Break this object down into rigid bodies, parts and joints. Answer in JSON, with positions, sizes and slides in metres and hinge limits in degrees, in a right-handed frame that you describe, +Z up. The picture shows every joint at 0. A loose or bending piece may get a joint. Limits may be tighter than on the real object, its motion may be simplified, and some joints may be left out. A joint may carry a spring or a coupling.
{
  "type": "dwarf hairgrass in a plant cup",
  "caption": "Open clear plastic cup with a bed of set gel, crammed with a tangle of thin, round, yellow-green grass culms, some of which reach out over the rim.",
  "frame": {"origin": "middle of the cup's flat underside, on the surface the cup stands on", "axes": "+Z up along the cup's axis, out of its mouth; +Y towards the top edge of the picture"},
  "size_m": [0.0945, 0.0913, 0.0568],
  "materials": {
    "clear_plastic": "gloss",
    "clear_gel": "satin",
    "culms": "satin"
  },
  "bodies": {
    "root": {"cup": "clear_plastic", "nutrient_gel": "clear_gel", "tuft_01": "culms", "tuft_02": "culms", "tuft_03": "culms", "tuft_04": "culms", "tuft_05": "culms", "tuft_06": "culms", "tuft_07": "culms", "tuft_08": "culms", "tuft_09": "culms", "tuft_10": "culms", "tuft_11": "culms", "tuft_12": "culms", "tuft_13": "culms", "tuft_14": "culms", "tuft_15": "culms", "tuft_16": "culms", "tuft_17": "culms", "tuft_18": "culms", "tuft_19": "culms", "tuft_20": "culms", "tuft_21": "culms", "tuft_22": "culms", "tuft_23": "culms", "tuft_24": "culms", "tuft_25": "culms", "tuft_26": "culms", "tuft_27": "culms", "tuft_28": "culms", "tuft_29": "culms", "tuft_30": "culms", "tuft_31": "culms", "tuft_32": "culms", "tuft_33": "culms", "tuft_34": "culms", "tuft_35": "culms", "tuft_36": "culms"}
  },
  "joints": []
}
═══
Work to be completed: Copy down the material exactly as written.

Finished exercise:
Break this object down into rigid bodies, parts and joints. Answer in JSON, with positions, sizes and slides in metres and hinge limits in degrees, in a right-handed frame that you describe, +Z up. The picture shows every joint at 0. A loose or bending piece may get a joint. Limits may be tighter than on the real object, its motion may be simplified, and some joints may be left out. A joint may carry a spring or a coupling.
{
  "type": "dwarf hairgrass in a plant cup",
  "caption": "Open clear plastic cup with a bed of set gel, crammed with a tangle of thin, round, yellow-green grass culms, some of which reach out over the rim.",
  "frame": {"origin": "middle of the cup's flat underside, on the surface the cup stands on", "axes": "+Z up along the cup's axis, out of its mouth; +Y towards the top edge of the picture"},
  "size_m": [0.0945, 0.0913, 0.0568],
  "materials": {
    "clear_plastic": "gloss",
    "clear_gel": "satin",
    "culms": "satin"
  },
  "bodies": {
    "root": {"cup": "clear_plastic", "nutrient_gel": "clear_gel", "tuft_01": "culms", "tuft_02": "culms", "tuft_03": "culms", "tuft_04": "culms", "tuft_05": "culms", "tuft_06": "culms", "tuft_07": "culms", "tuft_08": "culms", "tuft_09": "culms", "tuft_10": "culms", "tuft_11": "culms", "tuft_12": "culms", "tuft_13": "culms", "tuft_14": "culms", "tuft_15": "culms", "tuft_16": "culms", "tuft_17": "culms", "tuft_18": "culms", "tuft_19": "culms", "tuft_20": "culms", "tuft_21": "culms", "tuft_22": "culms", "tuft_23": "culms", "tuft_24": "culms", "tuft_25": "culms", "tuft_26": "culms", "tuft_27": "culms", "tuft_28": "culms", "tuft_29": "culms", "tuft_30": "culms", "tuft_31": "culms", "tuft_32": "culms", "tuft_33": "culms", "tuft_34": "culms", "tuft_35": "culms", "tuft_36": "culms"}
  },
  "joints": []
}